### Raw data
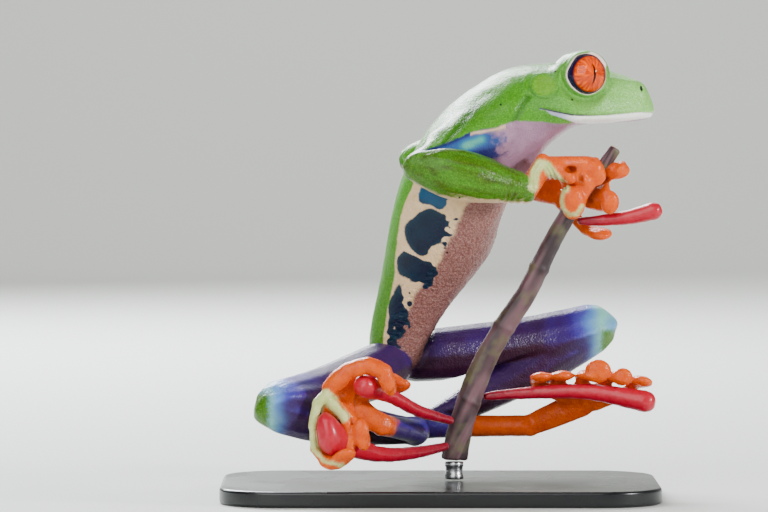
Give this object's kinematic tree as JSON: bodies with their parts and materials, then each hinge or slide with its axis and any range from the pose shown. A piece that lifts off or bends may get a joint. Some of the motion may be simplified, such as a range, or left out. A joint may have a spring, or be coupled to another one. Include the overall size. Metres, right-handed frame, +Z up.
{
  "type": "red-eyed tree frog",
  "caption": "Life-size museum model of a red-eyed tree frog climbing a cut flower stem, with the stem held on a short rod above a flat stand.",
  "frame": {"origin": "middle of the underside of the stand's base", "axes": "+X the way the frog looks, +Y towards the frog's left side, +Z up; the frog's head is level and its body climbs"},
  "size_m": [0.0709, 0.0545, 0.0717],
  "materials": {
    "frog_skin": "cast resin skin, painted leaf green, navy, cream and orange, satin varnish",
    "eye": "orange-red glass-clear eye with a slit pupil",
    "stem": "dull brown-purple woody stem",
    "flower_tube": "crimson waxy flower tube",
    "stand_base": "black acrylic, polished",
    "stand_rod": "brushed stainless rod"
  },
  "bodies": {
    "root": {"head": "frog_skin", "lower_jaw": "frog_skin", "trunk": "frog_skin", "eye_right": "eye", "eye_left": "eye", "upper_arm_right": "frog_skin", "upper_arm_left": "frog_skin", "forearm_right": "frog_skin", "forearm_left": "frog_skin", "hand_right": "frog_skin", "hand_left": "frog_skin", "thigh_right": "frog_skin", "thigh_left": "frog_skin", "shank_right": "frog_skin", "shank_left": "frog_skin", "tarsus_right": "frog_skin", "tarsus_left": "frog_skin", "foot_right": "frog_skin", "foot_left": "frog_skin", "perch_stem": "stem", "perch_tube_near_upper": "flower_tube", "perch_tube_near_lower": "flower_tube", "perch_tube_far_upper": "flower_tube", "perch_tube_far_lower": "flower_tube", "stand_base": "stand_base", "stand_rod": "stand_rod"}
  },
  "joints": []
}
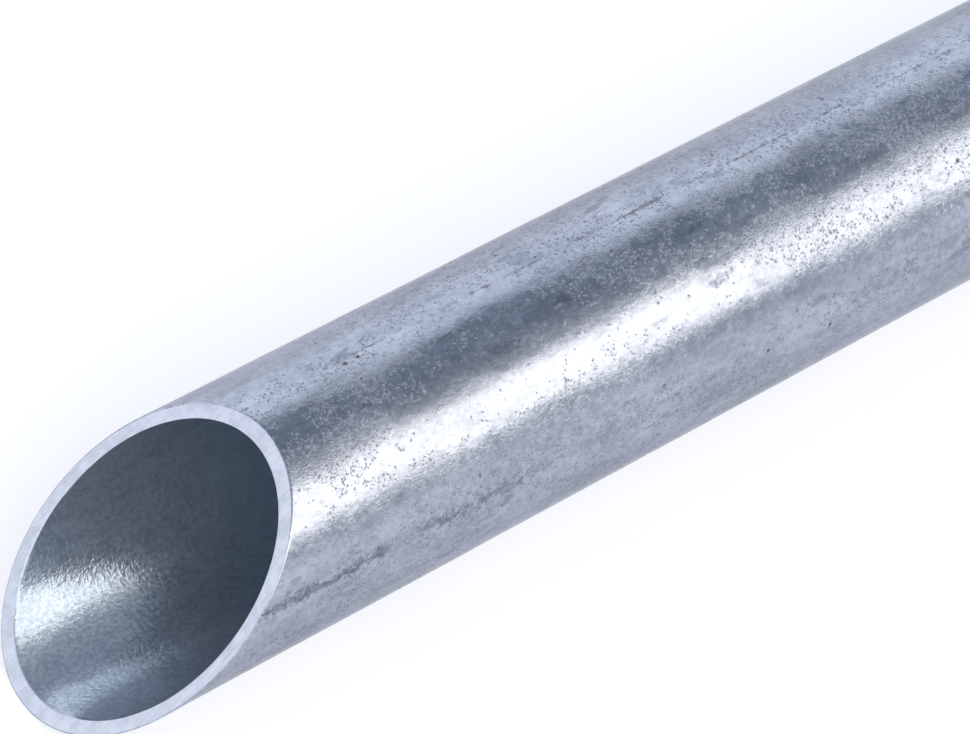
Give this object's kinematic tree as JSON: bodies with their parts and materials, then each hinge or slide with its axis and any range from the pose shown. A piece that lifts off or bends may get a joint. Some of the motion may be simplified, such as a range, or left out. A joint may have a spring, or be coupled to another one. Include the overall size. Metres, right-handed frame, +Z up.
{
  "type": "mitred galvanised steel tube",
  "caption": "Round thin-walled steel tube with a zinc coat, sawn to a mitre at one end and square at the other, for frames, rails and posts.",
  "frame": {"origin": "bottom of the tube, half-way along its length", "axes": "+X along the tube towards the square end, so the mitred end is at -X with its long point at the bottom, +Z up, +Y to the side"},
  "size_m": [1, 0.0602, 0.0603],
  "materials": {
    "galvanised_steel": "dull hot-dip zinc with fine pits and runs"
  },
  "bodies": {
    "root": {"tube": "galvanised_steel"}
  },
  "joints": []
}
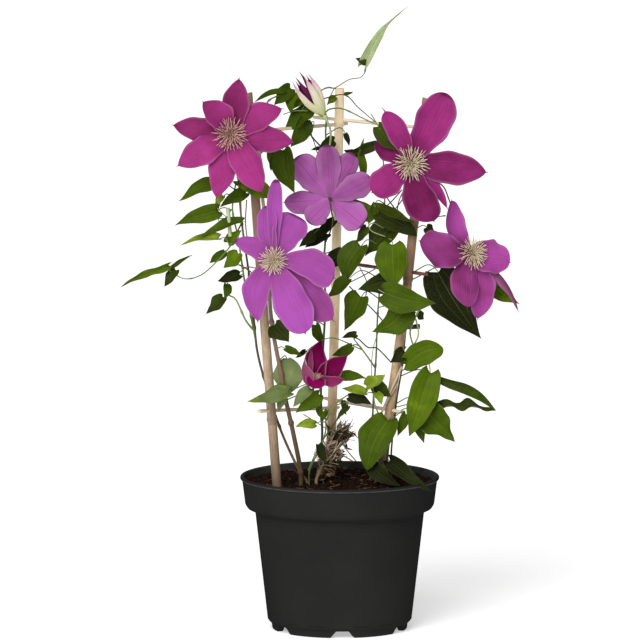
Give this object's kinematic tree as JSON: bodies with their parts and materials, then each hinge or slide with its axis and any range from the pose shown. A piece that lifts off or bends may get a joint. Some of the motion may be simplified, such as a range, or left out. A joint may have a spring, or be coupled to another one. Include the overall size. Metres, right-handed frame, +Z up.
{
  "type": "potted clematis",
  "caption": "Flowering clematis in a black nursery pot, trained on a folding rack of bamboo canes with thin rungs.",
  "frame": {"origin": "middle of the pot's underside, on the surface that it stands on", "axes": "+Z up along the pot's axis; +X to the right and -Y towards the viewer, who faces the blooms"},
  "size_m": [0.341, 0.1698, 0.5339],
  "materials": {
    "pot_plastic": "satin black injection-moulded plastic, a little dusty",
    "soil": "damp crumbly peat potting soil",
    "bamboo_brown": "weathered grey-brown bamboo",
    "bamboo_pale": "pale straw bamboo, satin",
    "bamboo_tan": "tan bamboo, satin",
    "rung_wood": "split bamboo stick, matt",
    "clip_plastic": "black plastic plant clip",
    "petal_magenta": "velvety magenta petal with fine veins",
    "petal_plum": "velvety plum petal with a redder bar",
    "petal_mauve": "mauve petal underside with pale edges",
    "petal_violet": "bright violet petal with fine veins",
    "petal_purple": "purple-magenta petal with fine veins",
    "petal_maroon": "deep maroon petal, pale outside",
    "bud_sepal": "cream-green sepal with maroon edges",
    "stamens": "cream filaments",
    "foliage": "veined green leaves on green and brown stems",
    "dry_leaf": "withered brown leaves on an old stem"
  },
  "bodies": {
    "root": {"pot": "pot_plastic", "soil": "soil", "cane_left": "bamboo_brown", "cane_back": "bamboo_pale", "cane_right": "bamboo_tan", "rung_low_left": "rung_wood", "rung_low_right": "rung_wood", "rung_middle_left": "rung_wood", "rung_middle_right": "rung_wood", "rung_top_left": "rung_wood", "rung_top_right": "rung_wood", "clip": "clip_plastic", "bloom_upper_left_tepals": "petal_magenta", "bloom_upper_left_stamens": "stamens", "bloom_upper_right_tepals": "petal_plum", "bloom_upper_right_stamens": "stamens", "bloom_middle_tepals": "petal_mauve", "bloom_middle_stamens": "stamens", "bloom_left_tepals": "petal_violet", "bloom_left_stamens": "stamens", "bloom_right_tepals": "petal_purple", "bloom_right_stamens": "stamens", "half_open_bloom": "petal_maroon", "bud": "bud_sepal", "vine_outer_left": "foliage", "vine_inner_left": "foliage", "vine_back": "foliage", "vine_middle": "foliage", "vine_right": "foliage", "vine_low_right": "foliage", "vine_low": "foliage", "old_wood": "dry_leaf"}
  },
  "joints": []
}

### Required work
Print every record above exactly as written.

### Exercise response
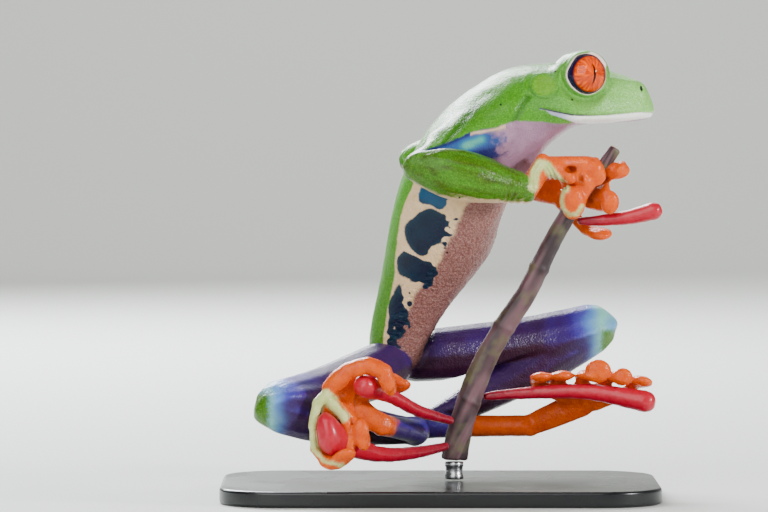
Give this object's kinematic tree as JSON: bodies with their parts and materials, then each hinge or slide with its axis and any range from the pose shown. A piece that lifts off or bends may get a joint. Some of the motion may be simplified, such as a range, or left out. A joint may have a spring, or be coupled to another one. Include the overall size. Metres, right-handed frame, +Z up.
{
  "type": "red-eyed tree frog",
  "caption": "Life-size museum model of a red-eyed tree frog climbing a cut flower stem, with the stem held on a short rod above a flat stand.",
  "frame": {"origin": "middle of the underside of the stand's base", "axes": "+X the way the frog looks, +Y towards the frog's left side, +Z up; the frog's head is level and its body climbs"},
  "size_m": [0.0709, 0.0545, 0.0717],
  "materials": {
    "frog_skin": "cast resin skin, painted leaf green, navy, cream and orange, satin varnish",
    "eye": "orange-red glass-clear eye with a slit pupil",
    "stem": "dull brown-purple woody stem",
    "flower_tube": "crimson waxy flower tube",
    "stand_base": "black acrylic, polished",
    "stand_rod": "brushed stainless rod"
  },
  "bodies": {
    "root": {"head": "frog_skin", "lower_jaw": "frog_skin", "trunk": "frog_skin", "eye_right": "eye", "eye_left": "eye", "upper_arm_right": "frog_skin", "upper_arm_left": "frog_skin", "forearm_right": "frog_skin", "forearm_left": "frog_skin", "hand_right": "frog_skin", "hand_left": "frog_skin", "thigh_right": "frog_skin", "thigh_left": "frog_skin", "shank_right": "frog_skin", "shank_left": "frog_skin", "tarsus_right": "frog_skin", "tarsus_left": "frog_skin", "foot_right": "frog_skin", "foot_left": "frog_skin", "perch_stem": "stem", "perch_tube_near_upper": "flower_tube", "perch_tube_near_lower": "flower_tube", "perch_tube_far_upper": "flower_tube", "perch_tube_far_lower": "flower_tube", "stand_base": "stand_base", "stand_rod": "stand_rod"}
  },
  "joints": []
}
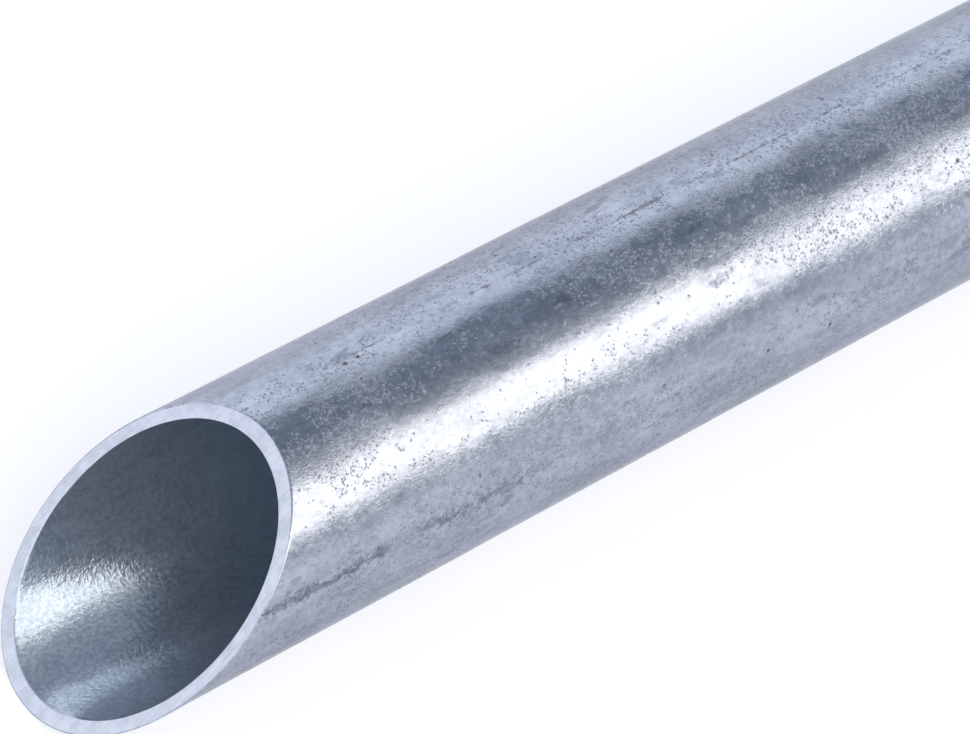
Give this object's kinematic tree as JSON: bodies with their parts and materials, then each hinge or slide with its axis and any range from the pose shown. A piece that lifts off or bends may get a joint. Some of the motion may be simplified, such as a range, or left out. A joint may have a spring, or be coupled to another one. Include the overall size. Metres, right-handed frame, +Z up.
{
  "type": "mitred galvanised steel tube",
  "caption": "Round thin-walled steel tube with a zinc coat, sawn to a mitre at one end and square at the other, for frames, rails and posts.",
  "frame": {"origin": "bottom of the tube, half-way along its length", "axes": "+X along the tube towards the square end, so the mitred end is at -X with its long point at the bottom, +Z up, +Y to the side"},
  "size_m": [1, 0.0602, 0.0603],
  "materials": {
    "galvanised_steel": "dull hot-dip zinc with fine pits and runs"
  },
  "bodies": {
    "root": {"tube": "galvanised_steel"}
  },
  "joints": []
}
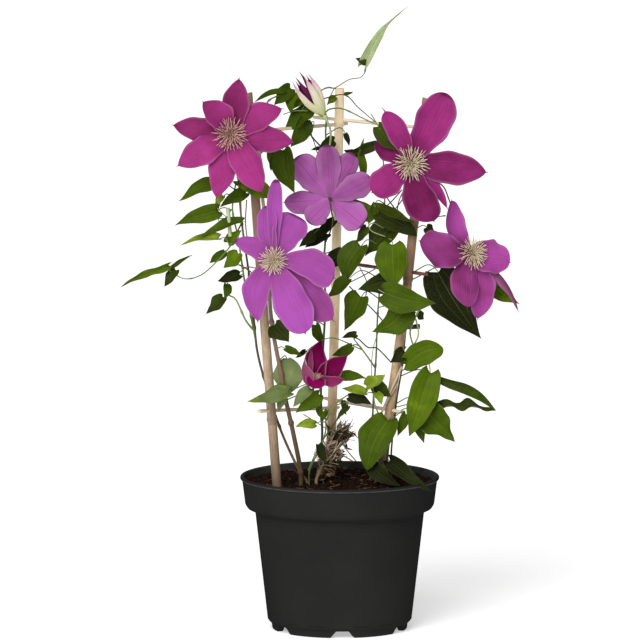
Give this object's kinematic tree as JSON: bodies with their parts and materials, then each hinge or slide with its axis and any range from the pose shown. A piece that lifts off or bends may get a joint. Some of the motion may be simplified, such as a range, or left out. A joint may have a spring, or be coupled to another one. Include the overall size. Metres, right-handed frame, +Z up.
{
  "type": "potted clematis",
  "caption": "Flowering clematis in a black nursery pot, trained on a folding rack of bamboo canes with thin rungs.",
  "frame": {"origin": "middle of the pot's underside, on the surface that it stands on", "axes": "+Z up along the pot's axis; +X to the right and -Y towards the viewer, who faces the blooms"},
  "size_m": [0.341, 0.1698, 0.5339],
  "materials": {
    "pot_plastic": "satin black injection-moulded plastic, a little dusty",
    "soil": "damp crumbly peat potting soil",
    "bamboo_brown": "weathered grey-brown bamboo",
    "bamboo_pale": "pale straw bamboo, satin",
    "bamboo_tan": "tan bamboo, satin",
    "rung_wood": "split bamboo stick, matt",
    "clip_plastic": "black plastic plant clip",
    "petal_magenta": "velvety magenta petal with fine veins",
    "petal_plum": "velvety plum petal with a redder bar",
    "petal_mauve": "mauve petal underside with pale edges",
    "petal_violet": "bright violet petal with fine veins",
    "petal_purple": "purple-magenta petal with fine veins",
    "petal_maroon": "deep maroon petal, pale outside",
    "bud_sepal": "cream-green sepal with maroon edges",
    "stamens": "cream filaments",
    "foliage": "veined green leaves on green and brown stems",
    "dry_leaf": "withered brown leaves on an old stem"
  },
  "bodies": {
    "root": {"pot": "pot_plastic", "soil": "soil", "cane_left": "bamboo_brown", "cane_back": "bamboo_pale", "cane_right": "bamboo_tan", "rung_low_left": "rung_wood", "rung_low_right": "rung_wood", "rung_middle_left": "rung_wood", "rung_middle_right": "rung_wood", "rung_top_left": "rung_wood", "rung_top_right": "rung_wood", "clip": "clip_plastic", "bloom_upper_left_tepals": "petal_magenta", "bloom_upper_left_stamens": "stamens", "bloom_upper_right_tepals": "petal_plum", "bloom_upper_right_stamens": "stamens", "bloom_middle_tepals": "petal_mauve", "bloom_middle_stamens": "stamens", "bloom_left_tepals": "petal_violet", "bloom_left_stamens": "stamens", "bloom_right_tepals": "petal_purple", "bloom_right_stamens": "stamens", "half_open_bloom": "petal_maroon", "bud": "bud_sepal", "vine_outer_left": "foliage", "vine_inner_left": "foliage", "vine_back": "foliage", "vine_middle": "foliage", "vine_right": "foliage", "vine_low_right": "foliage", "vine_low": "foliage", "old_wood": "dry_leaf"}
  },
  "joints": []
}